Yellowknife also came close to breaking temperature records. Afternoon temperatures plunged to - 43.4 C, around half a degree higher than the previous record for Dec. 31, set in 1949, said CBC North meteorologist​ Christy Climenhaga.

Ottawa, where the wind chill made it feel like - 30 C early Tuesday morning, also issued a frostbite advisory. The nation's capital was expecting a high of - 14 C during the day and a low of - 21 C overnight, without the wind chill.

Signs of frostbite include skin that is pink and feels prickly and grey and white patches on the skin.

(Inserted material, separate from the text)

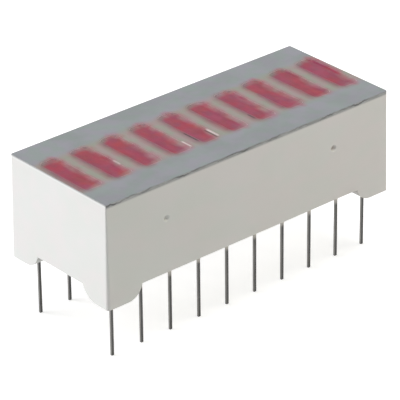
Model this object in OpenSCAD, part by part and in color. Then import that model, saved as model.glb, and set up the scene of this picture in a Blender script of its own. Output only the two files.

But Ottawa residents brave enough to venture out into the cold will at least be able to use the Rideau Canal Skateway to get around. A 3.2-kilometre stretch of the ice route between the Bank Street bridge and Concord Street will open at 2 p.m. ET Tuesday, the earliest in the season that the Skateway has opened since 2004.

Parts of N.B., P.E.I. still without power

In southern Quebec, areas including Saguenay could see temperatures plummet to - 27 C, with a wind chill of - 38 C.

On Tuesday, there will be light snow Tuesday morning in Toronto and a high of - 6 C. Just over 100 people in the city remain without power as a result of the devastating ice storm that hit four days before Christmas and left 300,000 without electricity.
© Andrew Lupton/CBC
Toronto, above, was not as hard hit by cold temperatures as other parts of the country Tuesday but was cold enough for people to not want to go outside without bundling up
Montreal could see light snow or flurries, with chilly highs of - 17 C.

Eastern Canada, meanwhile, is still recovering from the effects of the ice storm. Recovery efforts were set back when a new winter storm hit overnight from Sunday to Monday. New Brunswick was still struggling to restore power to about 2,000 homes, with NB Power crews hoping to have most customers back online by late Tuesday night.

In P.E.I., where several dozen people were still without power Monday night, authorities warned residents to have emergency kits on hand with enough bottled water and non-perishable food to last 72 hours in case of additional power outages.